> Task instructions:
Go through the listing and copy every line word for word.

== Stored rows

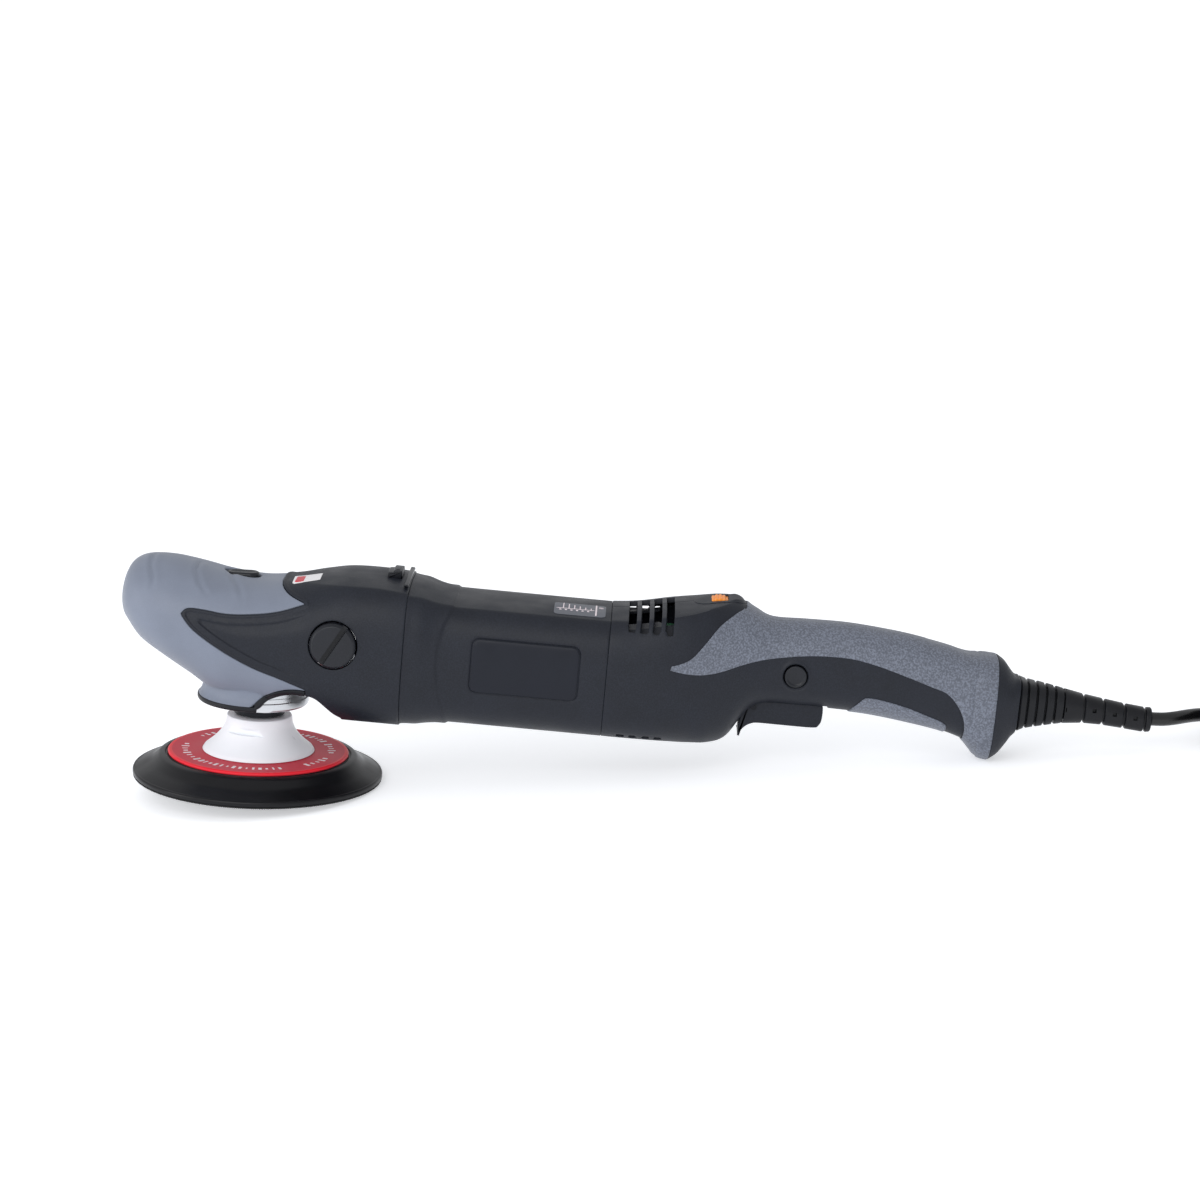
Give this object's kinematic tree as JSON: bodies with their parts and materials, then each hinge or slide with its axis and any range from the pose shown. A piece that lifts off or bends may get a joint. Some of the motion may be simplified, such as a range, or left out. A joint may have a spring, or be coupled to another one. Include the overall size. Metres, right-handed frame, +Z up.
{
  "type": "rotary polisher",
  "caption": "Corded rotary polisher: soft hood over a bevel gear head, motor barrel, trigger handle, hook-and-loop backing plate and coiled mains cord.",
  "frame": {"origin": "on the floor, under the middle of the tool's box (without its cord), with the tool at rest on its backing plate and its handle foot", "axes": "+X from the hood towards the handle and cord, +Z up, -Y the side with the lock-on button"},
  "size_m": [0.6522, 0.125, 0.1222],
  "materials": {
    "soft_grey": "satin moulded soft grip with a fine grain",
    "grip_grey": "matt moulded soft grip with a speckled grain",
    "black_casing": "moulded glass-filled nylon with a fine spark grain",
    "black_gloss": "smooth moulded plastic",
    "black_rubber": "moulded rubber, slightly worn",
    "white_plastic": "smooth moulded nylon",
    "red_disc": "coated fibre disc",
    "hook_tape": "woven hook tape",
    "cast_aluminium": "die cast and machined",
    "steel": "ground steel",
    "gear_steel": "hardened steel with an oil film",
    "copper": "enamelled winding wire",
    "lamination": "stacked electrical sheet",
    "brass": "pressed brass",
    "carbon": "pressed carbon",
    "orange_plastic": "moulded plastic",
    "circuit_green": "potted circuit board",
    "label_dark": "printed label",
    "label_light": "printed label",
    "sticker": "plain printed sticker",
    "cord_black": "smooth rubber sheath"
  },
  "bodies": {
    "casing": {"front_hood": "soft_grey", "gear_cover": "black_casing", "skirt_trim": "black_rubber", "cover_latch": "black_gloss", "side_handle_plugs": "black_gloss", "gear_housing": "cast_aluminium", "neck_collar": "cast_aluminium", "gear_case_screws": "steel", "lock_spring": "steel", "spindle_bearing_lower": "steel", "spindle_bearing_upper": "steel", "armature_bearing_front": "steel", "armature_bearing_rear": "steel", "air_baffle": "black_casing", "stator_core": "lamination", "field_coils": "copper", "motor_housing": "black_casing", "brush_holders": "brass", "brushes": "carbon", "brush_springs": "steel", "name_plate": "label_dark", "speed_label": "label_light", "hood_sticker": "sticker", "rear_housing_left": "black_casing", "rear_housing_right": "black_casing", "handle_screws": "steel", "rear_grip": "grip_grey", "grip_inlay": "grip_grey", "dial_bezel": "black_gloss", "control_board": "circuit_green", "switch_body": "black_gloss", "trigger_pin": "steel", "trigger_spring": "steel", "lock_on_spring": "steel", "end_cap": "black_casing", "cable_clamp": "black_gloss", "strain_relief": "black_rubber", "cord": "cord_black", "cord_coil": "cord_black", "cord_tie": "black_gloss", "plug_body": "black_rubber", "plug_pins": "steel"},
    "spindle": {"spindle": "steel", "crown_gear": "gear_steel", "backing_hub": "white_plastic", "hub_insert": "steel", "backing_disc": "red_disc", "backing_pad": "black_rubber", "hook_face": "hook_tape"},
    "armature": {"pinion": "gear_steel", "armature_shaft": "steel", "armature_core": "lamination", "armature_windings": "copper", "commutator": "copper", "fan": "black_casing"},
    "lock_button": {"spindle_lock_button": "black_gloss"},
    "trigger": {"trigger": "black_casing"},
    "lock_on_button": {"lock_on_button": "black_gloss"},
    "speed_dial": {"speed_dial": "orange_plastic"}
  },
  "joints": [
    {"name": "spindle_spin", "type": "hinge", "parent": "casing", "child": "spindle", "pos_m": [-0.18568, 0, 0.07854], "axis": [0.0973, 0, 0.9953], "continuous": true},
    {"name": "armature_spin", "type": "hinge", "parent": "casing", "child": "armature", "pos_m": [-0.18568, 0, 0.07854], "axis": [0.9905, 0, -0.1372], "continuous": true},
    {"name": "lock_press", "type": "slide", "parent": "casing", "child": "lock_button", "axis": [-0.0973, 0, -0.9953], "range_m": [0, 0.0025], "stiffness_N_per_m": 600, "springref_m": -0.001, "deforming": ["lock_spring"]},
    {"name": "trigger_squeeze", "type": "hinge", "parent": "casing", "child": "trigger", "pos_m": [0.0579, 0, 0.03319], "axis": [0, -1, 0], "range_deg": [0, 5], "stiffness_Nm_per_rad": 1.2, "springref_deg": -8.59, "deforming": ["trigger_spring"]},
    {"name": "lock_on_press", "type": "slide", "parent": "casing", "child": "lock_on_button", "axis": [0, 1, 0], "range_m": [0, 0.0018], "stiffness_N_per_m": 500, "springref_m": -0.001, "deforming": ["lock_on_spring"]},
    {"name": "dial_turn", "type": "hinge", "parent": "casing", "child": "speed_dial", "pos_m": [0.04278, 0, 0.08072], "axis": [0, 1, 0], "range_deg": [-135, 135]}
  ],
  "couplings": [
    {"joint": "armature_spin", "follows": "spindle_spin", "ratio": 4}
  ]
}
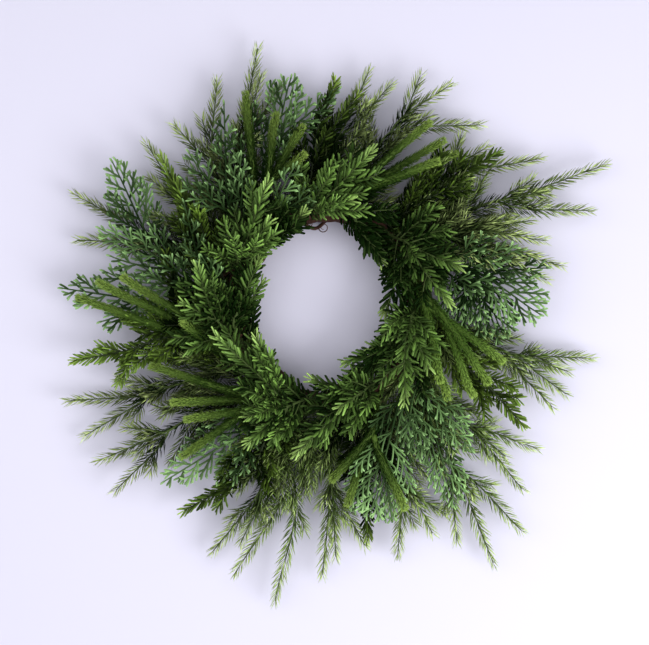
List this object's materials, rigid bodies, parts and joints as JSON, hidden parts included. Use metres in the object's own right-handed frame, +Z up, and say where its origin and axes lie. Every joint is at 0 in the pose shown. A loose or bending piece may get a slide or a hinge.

====

> The output:
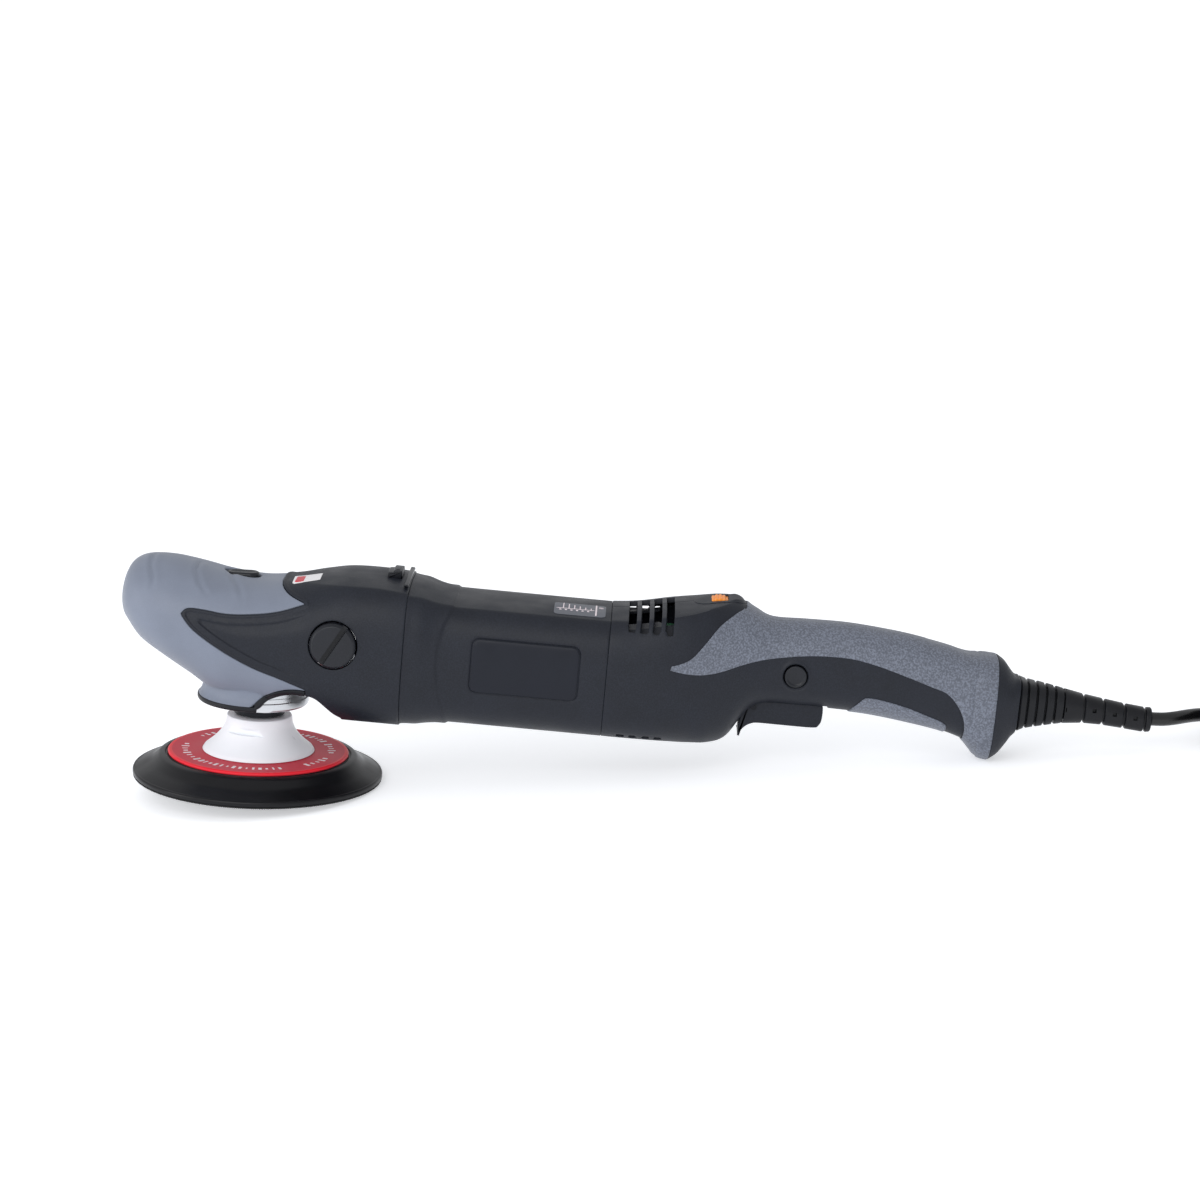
Give this object's kinematic tree as JSON: bodies with their parts and materials, then each hinge or slide with its axis and any range from the pose shown. A piece that lifts off or bends may get a joint. Some of the motion may be simplified, such as a range, or left out. A joint may have a spring, or be coupled to another one. Include the overall size. Metres, right-handed frame, +Z up.
{
  "type": "rotary polisher",
  "caption": "Corded rotary polisher: soft hood over a bevel gear head, motor barrel, trigger handle, hook-and-loop backing plate and coiled mains cord.",
  "frame": {"origin": "on the floor, under the middle of the tool's box (without its cord), with the tool at rest on its backing plate and its handle foot", "axes": "+X from the hood towards the handle and cord, +Z up, -Y the side with the lock-on button"},
  "size_m": [0.6522, 0.125, 0.1222],
  "materials": {
    "soft_grey": "satin moulded soft grip with a fine grain",
    "grip_grey": "matt moulded soft grip with a speckled grain",
    "black_casing": "moulded glass-filled nylon with a fine spark grain",
    "black_gloss": "smooth moulded plastic",
    "black_rubber": "moulded rubber, slightly worn",
    "white_plastic": "smooth moulded nylon",
    "red_disc": "coated fibre disc",
    "hook_tape": "woven hook tape",
    "cast_aluminium": "die cast and machined",
    "steel": "ground steel",
    "gear_steel": "hardened steel with an oil film",
    "copper": "enamelled winding wire",
    "lamination": "stacked electrical sheet",
    "brass": "pressed brass",
    "carbon": "pressed carbon",
    "orange_plastic": "moulded plastic",
    "circuit_green": "potted circuit board",
    "label_dark": "printed label",
    "label_light": "printed label",
    "sticker": "plain printed sticker",
    "cord_black": "smooth rubber sheath"
  },
  "bodies": {
    "casing": {"front_hood": "soft_grey", "gear_cover": "black_casing", "skirt_trim": "black_rubber", "cover_latch": "black_gloss", "side_handle_plugs": "black_gloss", "gear_housing": "cast_aluminium", "neck_collar": "cast_aluminium", "gear_case_screws": "steel", "lock_spring": "steel", "spindle_bearing_lower": "steel", "spindle_bearing_upper": "steel", "armature_bearing_front": "steel", "armature_bearing_rear": "steel", "air_baffle": "black_casing", "stator_core": "lamination", "field_coils": "copper", "motor_housing": "black_casing", "brush_holders": "brass", "brushes": "carbon", "brush_springs": "steel", "name_plate": "label_dark", "speed_label": "label_light", "hood_sticker": "sticker", "rear_housing_left": "black_casing", "rear_housing_right": "black_casing", "handle_screws": "steel", "rear_grip": "grip_grey", "grip_inlay": "grip_grey", "dial_bezel": "black_gloss", "control_board": "circuit_green", "switch_body": "black_gloss", "trigger_pin": "steel", "trigger_spring": "steel", "lock_on_spring": "steel", "end_cap": "black_casing", "cable_clamp": "black_gloss", "strain_relief": "black_rubber", "cord": "cord_black", "cord_coil": "cord_black", "cord_tie": "black_gloss", "plug_body": "black_rubber", "plug_pins": "steel"},
    "spindle": {"spindle": "steel", "crown_gear": "gear_steel", "backing_hub": "white_plastic", "hub_insert": "steel", "backing_disc": "red_disc", "backing_pad": "black_rubber", "hook_face": "hook_tape"},
    "armature": {"pinion": "gear_steel", "armature_shaft": "steel", "armature_core": "lamination", "armature_windings": "copper", "commutator": "copper", "fan": "black_casing"},
    "lock_button": {"spindle_lock_button": "black_gloss"},
    "trigger": {"trigger": "black_casing"},
    "lock_on_button": {"lock_on_button": "black_gloss"},
    "speed_dial": {"speed_dial": "orange_plastic"}
  },
  "joints": [
    {"name": "spindle_spin", "type": "hinge", "parent": "casing", "child": "spindle", "pos_m": [-0.18568, 0, 0.07854], "axis": [0.0973, 0, 0.9953], "continuous": true},
    {"name": "armature_spin", "type": "hinge", "parent": "casing", "child": "armature", "pos_m": [-0.18568, 0, 0.07854], "axis": [0.9905, 0, -0.1372], "continuous": true},
    {"name": "lock_press", "type": "slide", "parent": "casing", "child": "lock_button", "axis": [-0.0973, 0, -0.9953], "range_m": [0, 0.0025], "stiffness_N_per_m": 600, "springref_m": -0.001, "deforming": ["lock_spring"]},
    {"name": "trigger_squeeze", "type": "hinge", "parent": "casing", "child": "trigger", "pos_m": [0.0579, 0, 0.03319], "axis": [0, -1, 0], "range_deg": [0, 5], "stiffness_Nm_per_rad": 1.2, "springref_deg": -8.59, "deforming": ["trigger_spring"]},
    {"name": "lock_on_press", "type": "slide", "parent": "casing", "child": "lock_on_button", "axis": [0, 1, 0], "range_m": [0, 0.0018], "stiffness_N_per_m": 500, "springref_m": -0.001, "deforming": ["lock_on_spring"]},
    {"name": "dial_turn", "type": "hinge", "parent": "casing", "child": "speed_dial", "pos_m": [0.04278, 0, 0.08072], "axis": [0, 1, 0], "range_deg": [-135, 135]}
  ],
  "couplings": [
    {"joint": "armature_spin", "follows": "spindle_spin", "ratio": 4}
  ]
}
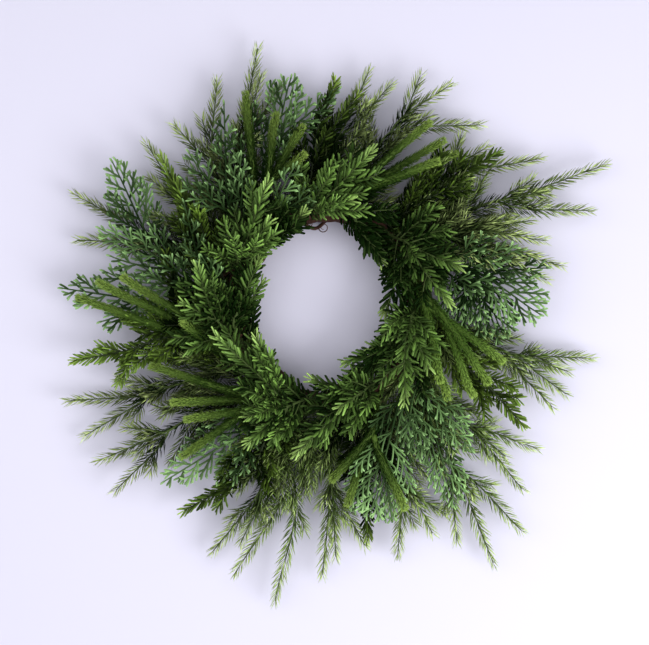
List this object's materials, rigid bodies, parts and joints as JSON, hidden parts included. Use metres in the object's own right-handed frame, +Z up, and say where its origin and axes lie. Every joint is at 0 in the pose shown. A loose or bending piece may get a slide or a hinge.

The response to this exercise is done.